24th January 2012, www.dailynews.lk, By Sanjeevi Jayasuriya
The trade relationship between Sri Lanka and France has recorded a significant growth in the past two years. Reviewing the trade performance between Sri Lanka and France we see an encouraging revival with healthy increase in both imports and exports, despite challenging business conditions. Exports to France in 2010 increased by 12% to US$ 160 million compared to the previous year, Sri Lanka France Business Council Immediate Past President Nirmali Samaratunga said.
The apparel exports accounted for the major share, notwithstanding removal of the GSP plus facility. The imports from France showed an impressive increase of 49% to US$ 152 million as against the previous year, with 46% of the total been on account of imports of electrical machinery and equipment, she said at the recently held AGM in Colombo.
The first quarter figures of 2011 indicated an upward trend, with exports showing an 11% increase and imports a 154% increase over the previous period, which is encouraging.
The economy of France which was impacted by the downturn of 2009 has shown resilience and recovery in the years that followed. The first quarter of 2011 indicated that the economy has been growing at a stronger pace than expected at 0.9% - one of the best in Europe, although in the period July-September has slowed down to 0.4%. ‘Meanwhile we need to be mindful of the emerging situation in the Euro Zone and the growing sovereign debt problem of several countries leading to a possible recession in the Euro Zone.’

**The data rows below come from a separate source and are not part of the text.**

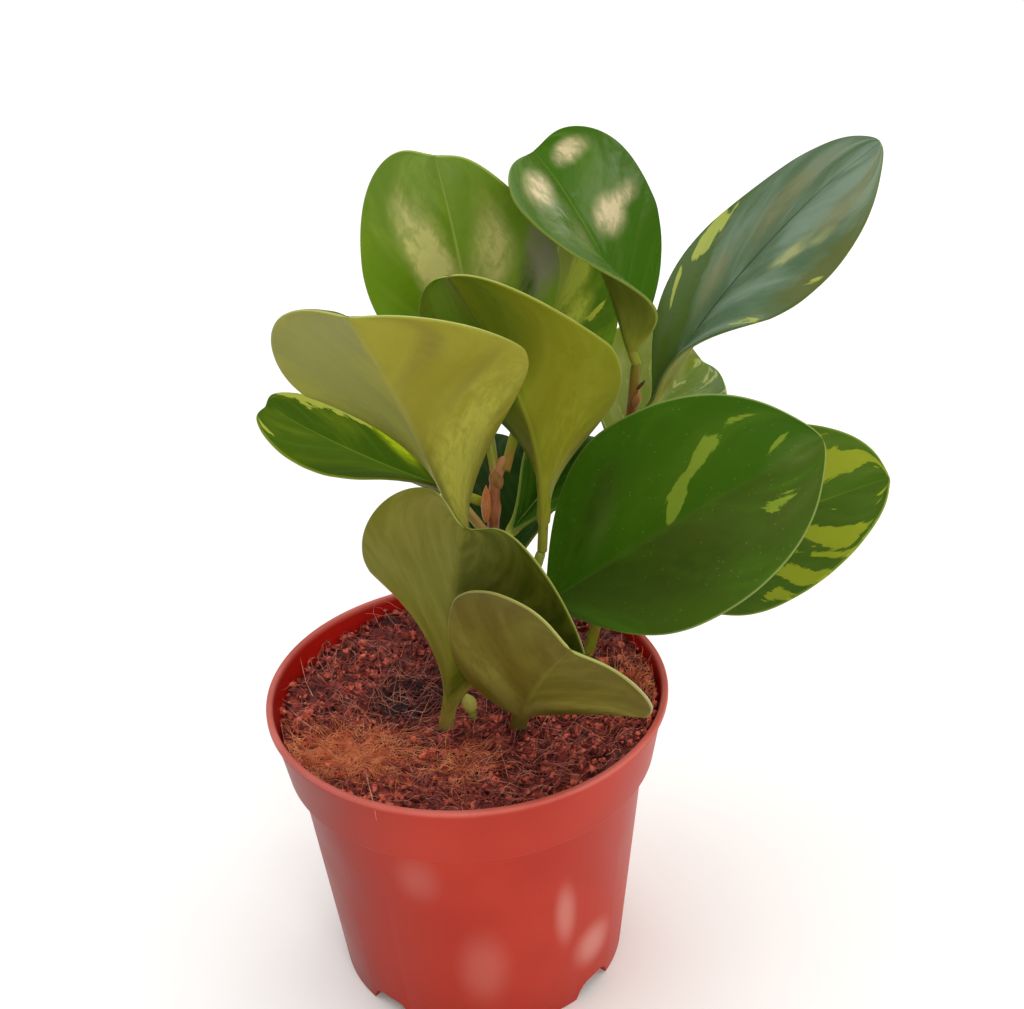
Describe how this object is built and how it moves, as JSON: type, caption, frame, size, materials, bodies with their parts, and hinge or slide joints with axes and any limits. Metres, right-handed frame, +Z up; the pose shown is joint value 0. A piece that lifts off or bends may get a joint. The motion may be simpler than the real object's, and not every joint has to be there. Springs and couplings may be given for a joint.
{
  "type": "potted peperomia",
  "caption": "Young peperomia with thick glossy oval leaves, some streaked with yellow, on reddish stems in coir soil, in a tapered plastic nursery pot.",
  "frame": {"origin": "centre of the pot's base, on the plane that the pot stands on", "axes": "+Z up, +X to the right as the picture shows the plant, +Y away from the viewer"},
  "size_m": [0.1608, 0.1405, 0.2223],
  "materials": {
    "pot_plastic": "moulded satin plastic, brick red",
    "coir_soil": "loose coir fibre and peat, red-brown",
    "stem_skin": "smooth fleshy skin, reddish brown over olive green",
    "leaf": "thick waxy leaf, glossy green above with yellow streaks, matt olive below"
  },
  "bodies": {
    "root": {"pot": "pot_plastic", "soil": "coir_soil", "middle_stem": "stem_skin", "right_stem": "stem_skin", "centre_shoot": "stem_skin", "front_shoot": "stem_skin", "upper_left_leaf": "leaf", "top_leaf": "leaf", "top_right_leaf": "leaf", "big_left_leaf": "leaf", "middle_leaf": "leaf", "far_left_leaf": "leaf", "lower_left_leaf": "leaf", "front_leaf": "leaf", "big_right_leaf": "leaf", "lower_right_leaf": "leaf", "pale_back_leaf": "leaf", "upright_leaf": "leaf", "bright_middle_leaf": "leaf", "small_left_leaf": "leaf", "dark_middle_leaf": "leaf"}
  },
  "joints": []
}
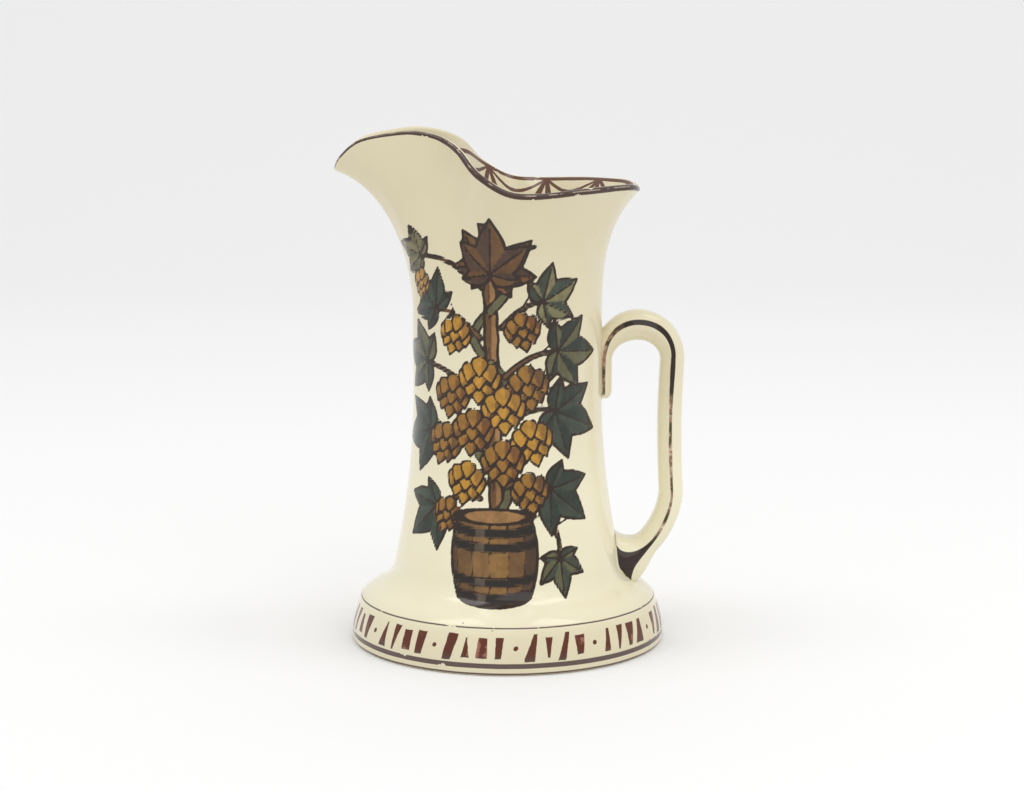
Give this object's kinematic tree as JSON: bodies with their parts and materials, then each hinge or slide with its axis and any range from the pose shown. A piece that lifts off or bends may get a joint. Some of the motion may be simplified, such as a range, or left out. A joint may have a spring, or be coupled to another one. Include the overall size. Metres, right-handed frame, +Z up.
{
  "type": "pitcher jug",
  "caption": "Glazed earthenware pitcher with a spreading foot, straight body, high curled spout, wavy rim and ridged strap handle; holds and pours a drink.",
  "frame": {"origin": "centre of the round foot on the surface that the jug stands on, which is the body's axis", "axes": "+Z up along the body's axis, +X towards the handle, -X towards the spout"},
  "size_m": [0.1295, 0.117, 0.191],
  "materials": {
    "cream_glaze": "gloss"
  },
  "bodies": {
    "root": {"jug": "cream_glaze"}
  },
  "joints": []
}
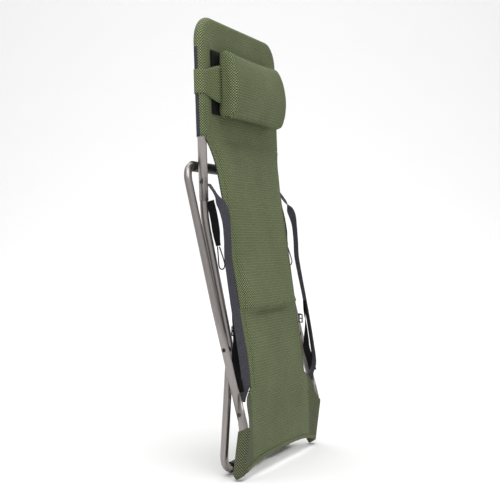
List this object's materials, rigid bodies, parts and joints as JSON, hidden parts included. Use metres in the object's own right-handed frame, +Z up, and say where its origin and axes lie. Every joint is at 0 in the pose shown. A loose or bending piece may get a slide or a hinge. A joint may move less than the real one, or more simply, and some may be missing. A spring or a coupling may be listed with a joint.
{
  "type": "folding camp chair",
  "caption": "High-backed folding camp chair with two crossed tube frames, a mesh sling, a sliding headrest and webbing armrests, folded and upright.",
  "frame": {"origin": "under the middle of the folded chair's box, on the surface that it stands on", "axes": "+Z up along the folded chair, the sling faces -Y, +X is the right side seen from the front"},
  "size_m": [0.5562, 0.178, 1.0966],
  "materials": {
    "frame_tube": "satin, titanium-grey",
    "sling_mesh": "woven PVC-coated mesh, olive green",
    "armrest_webbing": "slate-grey woven webbing",
    "black_webbing": "black woven webbing and cord",
    "black_plastic": "moulded, matte",
    "rivet_steel": "dark plated"
  },
  "bodies": {
    "back_frame": {"back_frame_tube": "frame_tube", "front_leg_tube": "frame_tube", "back_sleeve": "sling_mesh", "sling_back": "sling_mesh", "back_rivet_left": "rivet_steel", "pivot_pin_left": "rivet_steel", "pivot_washer_left": "black_plastic", "front_foot_left": "black_plastic", "side_tab_left": "black_webbing", "cord_loop_left": "black_webbing", "back_rivet_right": "rivet_steel", "pivot_pin_right": "rivet_steel", "pivot_washer_right": "black_plastic", "front_foot_right": "black_plastic", "side_tab_right": "black_webbing", "cord_loop_right": "black_webbing"},
    "seat_frame": {"rear_leg_tube": "frame_tube", "sling_seat": "sling_mesh", "front_arm_left": "frame_tube", "arm_plug_left": "black_plastic", "arm_rivet_left": "rivet_steel", "rear_foot_left": "black_plastic", "seat_pocket_left": "sling_mesh", "front_arm_right": "frame_tube", "arm_plug_right": "black_plastic", "arm_rivet_right": "rivet_steel", "rear_foot_right": "black_plastic", "seat_pocket_right": "sling_mesh"},
    "headrest": {"headrest_pad": "sling_mesh", "headrest_band": "sling_mesh"},
    "armrest_upper_left": {"armrest_upper_left": "armrest_webbing"},
    "armrest_lower_left": {"armrest_lower_left": "armrest_webbing", "adjuster_webbing_left": "black_webbing", "adjuster_buckle_left": "black_plastic"},
    "armrest_upper_right": {"armrest_upper_right": "armrest_webbing"},
    "armrest_lower_right": {"armrest_lower_right": "armrest_webbing", "adjuster_webbing_right": "black_webbing", "adjuster_buckle_right": "black_plastic"}
  },
  "joints": [
    {"name": "fold", "type": "hinge", "parent": "back_frame", "child": "seat_frame", "pos_m": [0, -0.02681, 0.30239], "axis": [-1, 0, 0], "range_deg": [0, 80]},
    {"name": "headrest_slide", "type": "slide", "parent": "back_frame", "child": "headrest", "axis": [0, 0.0352, 0.9994], "range_m": [-0.05, 0.02]},
    {"name": "armrest_swing_left", "type": "hinge", "parent": "back_frame", "child": "armrest_upper_left", "pos_m": [0, 0.04019, 0.69639], "axis": [-1, 0, 0], "range_deg": [0, 12.04]},
    {"name": "armrest_shorten_left", "type": "slide", "parent": "armrest_upper_left", "child": "armrest_lower_left", "axis": [0, 0.236, 0.9718], "range_m": [0, 0.10737]},
    {"name": "armrest_swing_right", "type": "hinge", "parent": "back_frame", "child": "armrest_upper_right", "pos_m": [0, 0.04019, 0.69639], "axis": [-1, 0, 0], "range_deg": [0, 12.04]},
    {"name": "armrest_shorten_right", "type": "slide", "parent": "armrest_upper_right", "child": "armrest_lower_right", "axis": [0, 0.236, 0.9718], "range_m": [0, 0.10737]}
  ],
  "couplings": [
    {"joint": "armrest_swing_left", "follows": "fold", "ratio": 0.14669},
    {"joint": "armrest_shorten_left", "follows": "fold", "m_per_rad": 0.07618},
    {"joint": "armrest_swing_right", "follows": "fold", "ratio": 0.14669},
    {"joint": "armrest_shorten_right", "follows": "fold", "m_per_rad": 0.07618}
  ]
}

‘We need to be geared to minimize the threat of a possible global economic slowdown which would impact both our countries,’ he said.
All this indicates the untapped potential, which our Council can play a role to harness especially in view of France being the 5th largest economy globally. The strategy is to identify sectors, hitherto untapped, where there is emerging potential for Sri Lanka products, and where our products, notwithstanding the loss of duty concessions and preferential trade facilities, can hold its own. These include high end, value added products, marketed particularly through niche marketing and branding.
Furthermore, it is necessary to identify and focus on the emerging market trends in Europe including France, where demand is growing for eco friendly and health products such as organic products and herbal medical products such as ayurveda products.
We need to target such areas where our products have a competitive edge. The recent Budget 2011 proposals which are development oriented with strong focus on exports and upgrading technology and research and development will be a further support. France’s strengths also need to be exploited to a greater degree in key industries such as telecommunication, machinery and pharmaceuticals, through greater awareness and promotion and linking Sri Lanka business with French counterparts. The inward and outward trade delegations can play a very valuable role in facilitating this, Samaratunga said.